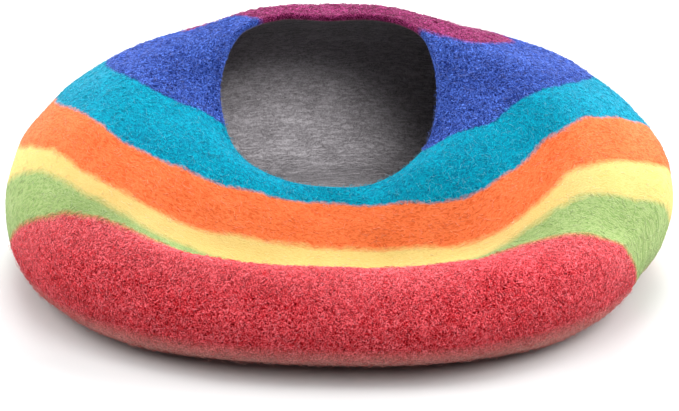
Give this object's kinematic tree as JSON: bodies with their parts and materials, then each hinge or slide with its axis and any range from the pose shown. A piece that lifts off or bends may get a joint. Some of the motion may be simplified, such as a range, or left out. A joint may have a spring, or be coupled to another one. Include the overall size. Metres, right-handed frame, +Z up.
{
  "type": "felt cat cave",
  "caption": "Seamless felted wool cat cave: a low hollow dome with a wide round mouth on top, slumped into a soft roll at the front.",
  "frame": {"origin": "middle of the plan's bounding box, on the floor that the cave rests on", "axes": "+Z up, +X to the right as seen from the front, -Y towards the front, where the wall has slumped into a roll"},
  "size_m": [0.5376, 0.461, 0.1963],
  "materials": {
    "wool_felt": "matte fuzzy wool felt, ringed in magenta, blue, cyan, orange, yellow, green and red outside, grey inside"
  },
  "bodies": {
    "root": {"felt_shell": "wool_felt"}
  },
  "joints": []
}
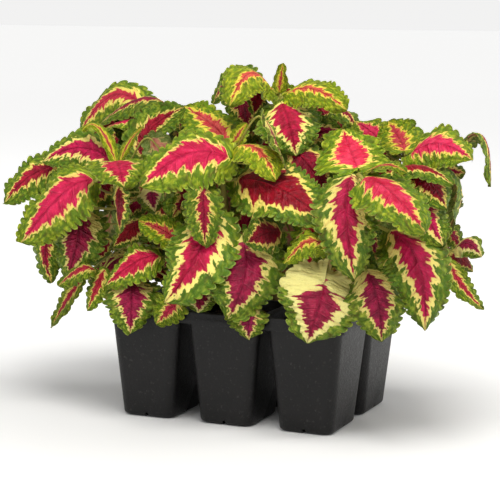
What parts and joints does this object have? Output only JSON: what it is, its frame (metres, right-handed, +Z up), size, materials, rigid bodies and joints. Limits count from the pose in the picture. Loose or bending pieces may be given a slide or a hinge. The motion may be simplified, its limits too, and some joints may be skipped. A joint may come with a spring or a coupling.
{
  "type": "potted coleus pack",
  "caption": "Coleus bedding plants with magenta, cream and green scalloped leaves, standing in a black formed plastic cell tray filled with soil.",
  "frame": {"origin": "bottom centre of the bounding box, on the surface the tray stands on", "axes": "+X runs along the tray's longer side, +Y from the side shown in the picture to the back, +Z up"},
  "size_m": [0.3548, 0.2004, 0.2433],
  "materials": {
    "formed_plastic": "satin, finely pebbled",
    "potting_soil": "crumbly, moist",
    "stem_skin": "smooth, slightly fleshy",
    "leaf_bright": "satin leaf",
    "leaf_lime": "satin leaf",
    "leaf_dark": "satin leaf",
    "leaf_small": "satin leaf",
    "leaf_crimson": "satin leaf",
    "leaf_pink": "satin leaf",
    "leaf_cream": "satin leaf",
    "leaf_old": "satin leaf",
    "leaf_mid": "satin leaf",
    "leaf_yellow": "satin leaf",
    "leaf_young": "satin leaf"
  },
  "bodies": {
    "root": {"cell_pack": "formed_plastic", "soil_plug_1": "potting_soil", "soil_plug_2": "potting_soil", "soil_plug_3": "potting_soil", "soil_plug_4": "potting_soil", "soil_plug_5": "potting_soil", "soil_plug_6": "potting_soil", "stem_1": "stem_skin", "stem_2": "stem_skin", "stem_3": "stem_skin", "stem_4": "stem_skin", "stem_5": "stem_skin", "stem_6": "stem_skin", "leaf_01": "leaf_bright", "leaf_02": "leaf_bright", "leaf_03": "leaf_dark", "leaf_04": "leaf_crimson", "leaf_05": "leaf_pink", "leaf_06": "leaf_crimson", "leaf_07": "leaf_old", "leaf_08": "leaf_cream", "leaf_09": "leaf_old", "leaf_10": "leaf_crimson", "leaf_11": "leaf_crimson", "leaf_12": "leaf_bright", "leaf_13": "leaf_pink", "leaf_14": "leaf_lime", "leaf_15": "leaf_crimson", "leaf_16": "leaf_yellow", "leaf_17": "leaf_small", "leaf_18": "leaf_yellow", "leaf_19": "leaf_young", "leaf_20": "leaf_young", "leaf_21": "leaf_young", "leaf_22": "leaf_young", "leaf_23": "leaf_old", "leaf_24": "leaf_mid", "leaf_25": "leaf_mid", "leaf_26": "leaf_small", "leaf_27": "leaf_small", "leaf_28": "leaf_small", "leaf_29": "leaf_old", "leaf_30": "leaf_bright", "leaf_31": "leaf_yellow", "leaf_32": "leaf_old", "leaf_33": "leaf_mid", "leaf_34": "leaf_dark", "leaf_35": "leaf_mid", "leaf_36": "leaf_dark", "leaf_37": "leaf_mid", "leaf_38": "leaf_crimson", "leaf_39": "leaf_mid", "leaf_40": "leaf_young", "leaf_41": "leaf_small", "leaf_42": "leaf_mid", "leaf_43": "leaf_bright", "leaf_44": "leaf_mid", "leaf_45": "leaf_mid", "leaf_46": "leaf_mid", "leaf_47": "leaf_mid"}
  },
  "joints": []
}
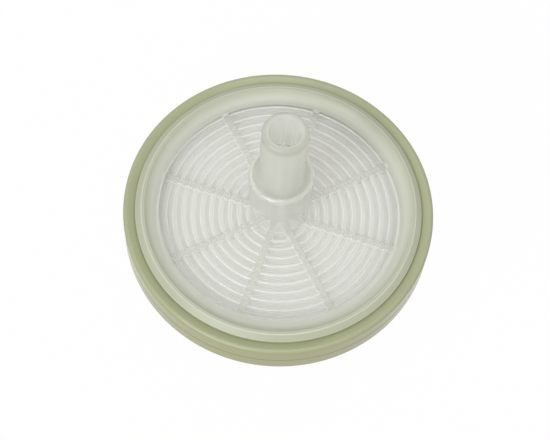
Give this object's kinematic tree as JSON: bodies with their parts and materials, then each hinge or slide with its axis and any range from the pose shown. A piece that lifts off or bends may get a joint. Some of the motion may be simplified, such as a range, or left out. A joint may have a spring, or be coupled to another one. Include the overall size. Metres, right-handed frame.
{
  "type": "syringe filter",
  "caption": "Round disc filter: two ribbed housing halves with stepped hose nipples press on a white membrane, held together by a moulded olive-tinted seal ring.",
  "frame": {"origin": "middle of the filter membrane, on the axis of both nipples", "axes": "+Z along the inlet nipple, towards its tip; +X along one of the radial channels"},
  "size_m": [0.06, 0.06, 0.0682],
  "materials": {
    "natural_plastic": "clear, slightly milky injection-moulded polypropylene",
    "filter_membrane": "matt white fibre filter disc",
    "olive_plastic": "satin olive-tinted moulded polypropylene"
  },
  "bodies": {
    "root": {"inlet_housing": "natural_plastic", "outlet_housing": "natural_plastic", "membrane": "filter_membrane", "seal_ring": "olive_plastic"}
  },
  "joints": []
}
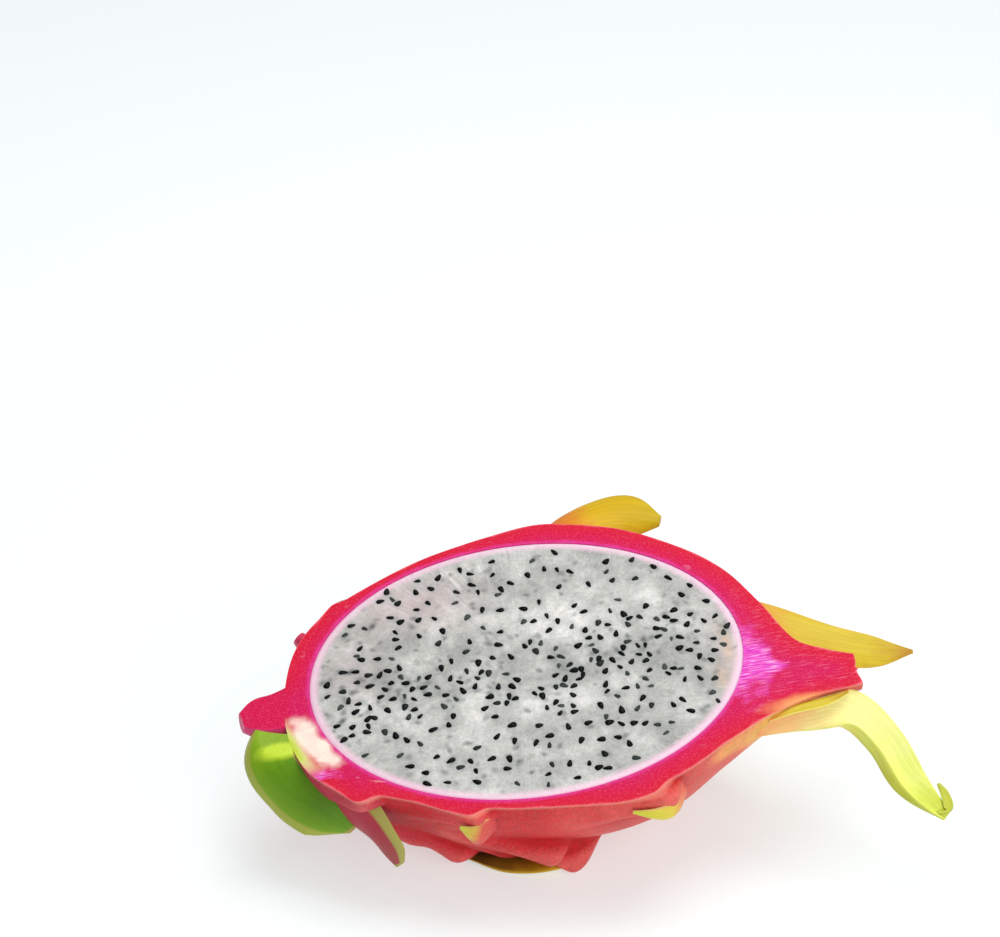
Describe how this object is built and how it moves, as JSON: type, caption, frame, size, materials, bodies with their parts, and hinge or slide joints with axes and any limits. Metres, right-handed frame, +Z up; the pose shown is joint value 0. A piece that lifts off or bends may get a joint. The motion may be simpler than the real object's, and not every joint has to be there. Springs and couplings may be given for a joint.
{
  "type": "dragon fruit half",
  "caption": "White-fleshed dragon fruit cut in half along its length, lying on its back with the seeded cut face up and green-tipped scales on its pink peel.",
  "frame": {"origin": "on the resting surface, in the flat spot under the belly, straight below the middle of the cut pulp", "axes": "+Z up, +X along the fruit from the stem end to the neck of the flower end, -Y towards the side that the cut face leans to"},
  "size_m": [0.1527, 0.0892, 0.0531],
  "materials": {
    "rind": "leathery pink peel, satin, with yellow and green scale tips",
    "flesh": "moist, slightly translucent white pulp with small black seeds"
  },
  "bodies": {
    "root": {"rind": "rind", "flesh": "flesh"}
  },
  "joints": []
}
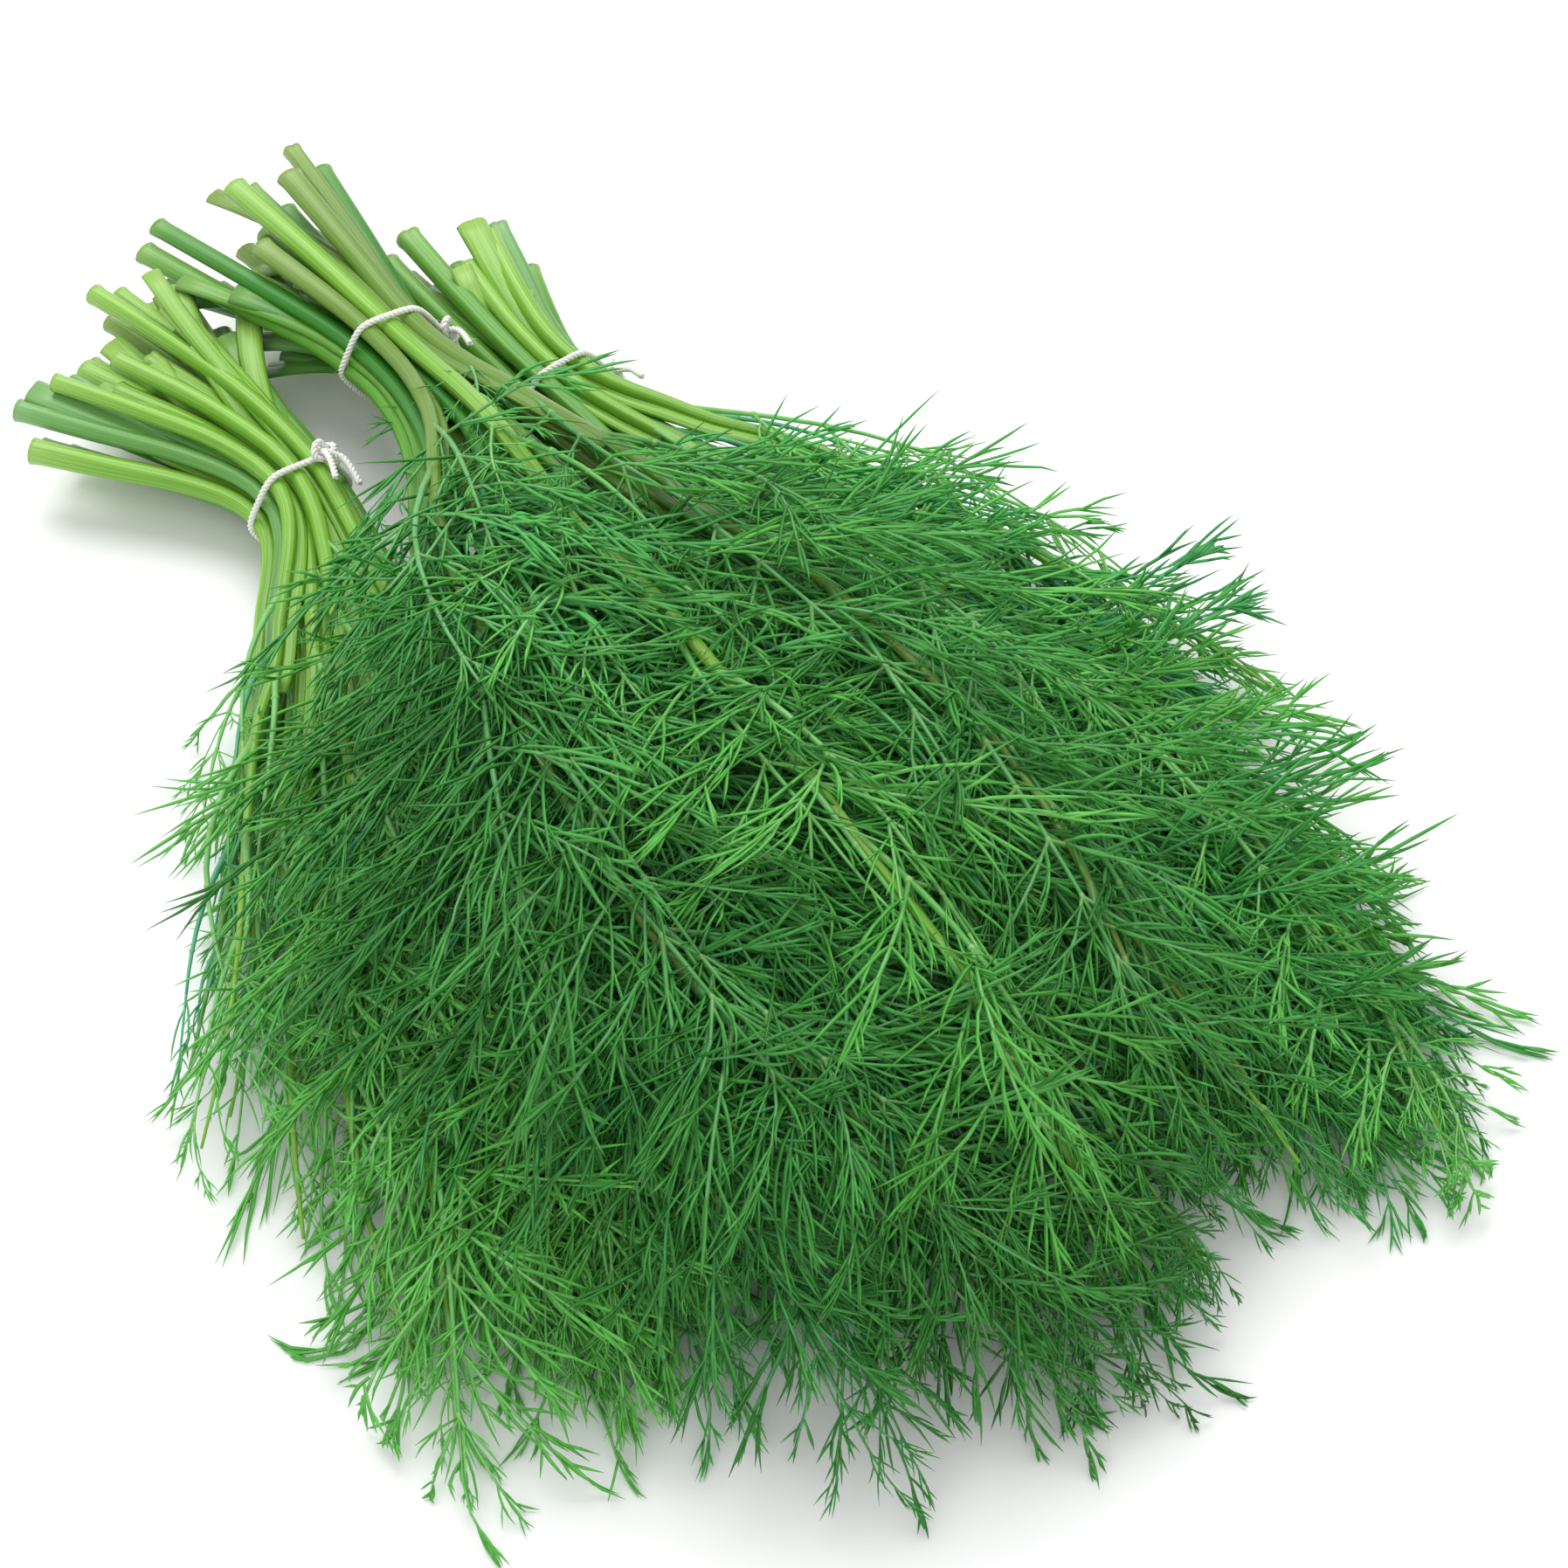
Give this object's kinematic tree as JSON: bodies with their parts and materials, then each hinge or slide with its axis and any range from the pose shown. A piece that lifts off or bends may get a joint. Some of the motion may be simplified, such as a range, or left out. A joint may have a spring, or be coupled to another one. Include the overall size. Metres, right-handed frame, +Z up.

· · · · · · ·

**TASK INSTRUCTIONS**
Make an exact copy of every record, pictures excluded.

**OUTPUT BELOW**
Give this object's kinematic tree as JSON: bodies with their parts and materials, then each hinge or slide with its axis and any range from the pose shown. A piece that lifts off or bends may get a joint. Some of the motion may be simplified, such as a range, or left out. A joint may have a spring, or be coupled to another one. Include the overall size. Metres, right-handed frame, +Z up.
{
  "type": "felt cat cave",
  "caption": "Seamless felted wool cat cave: a low hollow dome with a wide round mouth on top, slumped into a soft roll at the front.",
  "frame": {"origin": "middle of the plan's bounding box, on the floor that the cave rests on", "axes": "+Z up, +X to the right as seen from the front, -Y towards the front, where the wall has slumped into a roll"},
  "size_m": [0.5376, 0.461, 0.1963],
  "materials": {
    "wool_felt": "matte fuzzy wool felt, ringed in magenta, blue, cyan, orange, yellow, green and red outside, grey inside"
  },
  "bodies": {
    "root": {"felt_shell": "wool_felt"}
  },
  "joints": []
}
What parts and joints does this object have? Output only JSON: what it is, its frame (metres, right-handed, +Z up), size, materials, rigid bodies and joints. Limits count from the pose in the picture. Loose or bending pieces may be given a slide or a hinge. The motion may be simplified, its limits too, and some joints may be skipped. A joint may come with a spring or a coupling.
{
  "type": "potted coleus pack",
  "caption": "Coleus bedding plants with magenta, cream and green scalloped leaves, standing in a black formed plastic cell tray filled with soil.",
  "frame": {"origin": "bottom centre of the bounding box, on the surface the tray stands on", "axes": "+X runs along the tray's longer side, +Y from the side shown in the picture to the back, +Z up"},
  "size_m": [0.3548, 0.2004, 0.2433],
  "materials": {
    "formed_plastic": "satin, finely pebbled",
    "potting_soil": "crumbly, moist",
    "stem_skin": "smooth, slightly fleshy",
    "leaf_bright": "satin leaf",
    "leaf_lime": "satin leaf",
    "leaf_dark": "satin leaf",
    "leaf_small": "satin leaf",
    "leaf_crimson": "satin leaf",
    "leaf_pink": "satin leaf",
    "leaf_cream": "satin leaf",
    "leaf_old": "satin leaf",
    "leaf_mid": "satin leaf",
    "leaf_yellow": "satin leaf",
    "leaf_young": "satin leaf"
  },
  "bodies": {
    "root": {"cell_pack": "formed_plastic", "soil_plug_1": "potting_soil", "soil_plug_2": "potting_soil", "soil_plug_3": "potting_soil", "soil_plug_4": "potting_soil", "soil_plug_5": "potting_soil", "soil_plug_6": "potting_soil", "stem_1": "stem_skin", "stem_2": "stem_skin", "stem_3": "stem_skin", "stem_4": "stem_skin", "stem_5": "stem_skin", "stem_6": "stem_skin", "leaf_01": "leaf_bright", "leaf_02": "leaf_bright", "leaf_03": "leaf_dark", "leaf_04": "leaf_crimson", "leaf_05": "leaf_pink", "leaf_06": "leaf_crimson", "leaf_07": "leaf_old", "leaf_08": "leaf_cream", "leaf_09": "leaf_old", "leaf_10": "leaf_crimson", "leaf_11": "leaf_crimson", "leaf_12": "leaf_bright", "leaf_13": "leaf_pink", "leaf_14": "leaf_lime", "leaf_15": "leaf_crimson", "leaf_16": "leaf_yellow", "leaf_17": "leaf_small", "leaf_18": "leaf_yellow", "leaf_19": "leaf_young", "leaf_20": "leaf_young", "leaf_21": "leaf_young", "leaf_22": "leaf_young", "leaf_23": "leaf_old", "leaf_24": "leaf_mid", "leaf_25": "leaf_mid", "leaf_26": "leaf_small", "leaf_27": "leaf_small", "leaf_28": "leaf_small", "leaf_29": "leaf_old", "leaf_30": "leaf_bright", "leaf_31": "leaf_yellow", "leaf_32": "leaf_old", "leaf_33": "leaf_mid", "leaf_34": "leaf_dark", "leaf_35": "leaf_mid", "leaf_36": "leaf_dark", "leaf_37": "leaf_mid", "leaf_38": "leaf_crimson", "leaf_39": "leaf_mid", "leaf_40": "leaf_young", "leaf_41": "leaf_small", "leaf_42": "leaf_mid", "leaf_43": "leaf_bright", "leaf_44": "leaf_mid", "leaf_45": "leaf_mid", "leaf_46": "leaf_mid", "leaf_47": "leaf_mid"}
  },
  "joints": []
}
Give this object's kinematic tree as JSON: bodies with their parts and materials, then each hinge or slide with its axis and any range from the pose shown. A piece that lifts off or bends may get a joint. Some of the motion may be simplified, such as a range, or left out. A joint may have a spring, or be coupled to another one. Include the overall size. Metres, right-handed frame.
{
  "type": "syringe filter",
  "caption": "Round disc filter: two ribbed housing halves with stepped hose nipples press on a white membrane, held together by a moulded olive-tinted seal ring.",
  "frame": {"origin": "middle of the filter membrane, on the axis of both nipples", "axes": "+Z along the inlet nipple, towards its tip; +X along one of the radial channels"},
  "size_m": [0.06, 0.06, 0.0682],
  "materials": {
    "natural_plastic": "clear, slightly milky injection-moulded polypropylene",
    "filter_membrane": "matt white fibre filter disc",
    "olive_plastic": "satin olive-tinted moulded polypropylene"
  },
  "bodies": {
    "root": {"inlet_housing": "natural_plastic", "outlet_housing": "natural_plastic", "membrane": "filter_membrane", "seal_ring": "olive_plastic"}
  },
  "joints": []
}
Describe how this object is built and how it moves, as JSON: type, caption, frame, size, materials, bodies with their parts, and hinge or slide joints with axes and any limits. Metres, right-handed frame, +Z up; the pose shown is joint value 0. A piece that lifts off or bends may get a joint. The motion may be simpler than the real object's, and not every joint has to be there. Springs and couplings may be given for a joint.
{
  "type": "dragon fruit half",
  "caption": "White-fleshed dragon fruit cut in half along its length, lying on its back with the seeded cut face up and green-tipped scales on its pink peel.",
  "frame": {"origin": "on the resting surface, in the flat spot under the belly, straight below the middle of the cut pulp", "axes": "+Z up, +X along the fruit from the stem end to the neck of the flower end, -Y towards the side that the cut face leans to"},
  "size_m": [0.1527, 0.0892, 0.0531],
  "materials": {
    "rind": "leathery pink peel, satin, with yellow and green scale tips",
    "flesh": "moist, slightly translucent white pulp with small black seeds"
  },
  "bodies": {
    "root": {"rind": "rind", "flesh": "flesh"}
  },
  "joints": []
}
Give this object's kinematic tree as JSON: bodies with their parts and materials, then each hinge or slide with its axis and any range from the pose shown. A piece that lifts off or bends may get a joint. Some of the motion may be simplified, such as a range, or left out. A joint may have a spring, or be coupled to another one. Include the overall size. Metres, right-handed frame, +Z up.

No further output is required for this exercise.